The new permit allows agencies and, for the first time, tribes, to lethally remove problematic sea lions found within a range of the dam and lower tributaries, rather than lone individuals. This permit allows for a maximum of 700 sea lions to be removed.
“That is a maximum; it’s a cap. It’s not a target,” Clark said. “The goal is to save fish, not to remove as many sea lions as possible.”
Within five years of the permit’s revision, NOAA released a report conservatively estimating around 50,000 salmon had been saved.
The permits for lethal removal caused outrage from the very beginning, with the Humane Society of the United States locking Washington, Oregon and Idaho into a multi-year legal battle, delaying removal efforts as states had to keep reapplying for permits.
“They removed a few of them, and then litigation, injunction, litigation ensued, and it derailed the state’s efforts to be able to legally implement their management authority to remove individuals for a couple years,” Tidwell said.
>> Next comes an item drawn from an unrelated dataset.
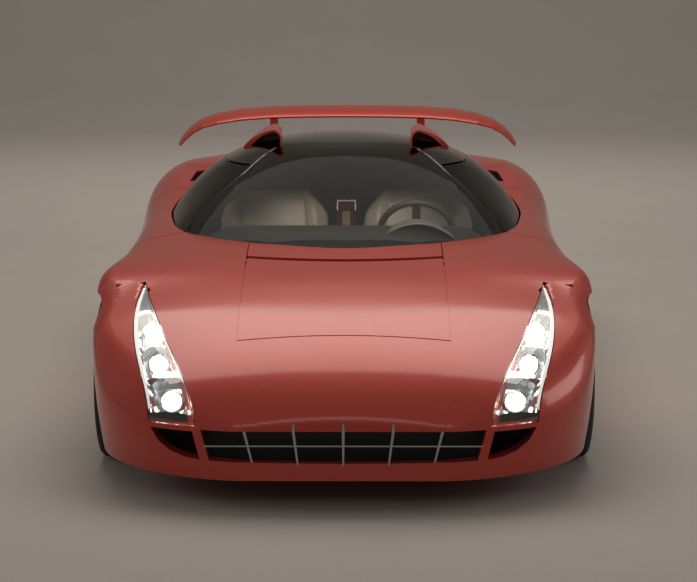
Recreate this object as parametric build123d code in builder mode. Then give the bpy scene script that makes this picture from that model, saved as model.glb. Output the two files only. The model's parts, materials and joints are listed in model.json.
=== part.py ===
"""Mid-engined two-seat supercar, built as separate panels, glass, wheels and running gear.

Millimetres. X is across the car (+X is the driver's side), Y runs back from the nose, Z is up.
The origin is on the ground, midway along and across the car. A `station` is a distance behind the
foremost point, which is how a body drawing names its sections.
"""

from build123d import *

import math
import os

# ---------------------------------------------------------------- driving dimensions
LENGTH = 4400
GROUND_CLEARANCE = 120
ARCH_ROOM = 15  # a wheel opening's height over its tyre
ARCH_CROWN = 520  # radius of its flatter top
ARCH_PLATE = 905  # the outer panel starts this far from the centreline
BAR_PROUD = 5  # the grille bars stand this far ahead of the nose skin

FRONT_AXLE = 930
WHEELBASE = 2570
REAR_AXLE = FRONT_AXLE + WHEELBASE
KINGPIN_X = 820
RIM_SIDEWALL = 92  # tyre radius less rim radius
HUB_BORE = 30
HUB_PLAY = 0.05

SIDE_WALL = 75  # door and flank thickness
TOP_WALL = 30  # bonnet, deck and floor thickness
END_WALL = 40  # nose and tail thickness
FLOOR_TOP = GROUND_CLEARANCE + TOP_WALL
PANEL_GAP = 6
GLASS = 5
FRAME_SET = 14  # the canopy frame lies this far under the outside of the glass
FRAME_DEPTH = 48
FRAME_FOOT = 700  # the canopy frame stands on the tub at this height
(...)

Protests surrounding the lethal removals were prevalent in the early days of the program. Police were on site due to concerns about the safety of the people involved.
Many environmental and conservation groups have spoken out about the cullings at Bonneville, with arguments surrounding the misplacement of blame.
“What is challenging salmon populations is Homo sapiens and no other species,” Ken Bouley, executive director at Turtle Island Restoration Network, said. “It seems, to us, really misdirected.”
In comparison to 17 years ago, when individual cullings first started, and even six years ago, when the criteria were expanded, the overall perception has shifted from public outcry to reluctant acceptance.
“This is a very targeted thing that’s going on, and it's giving some relief to the salmon,” Hatch said.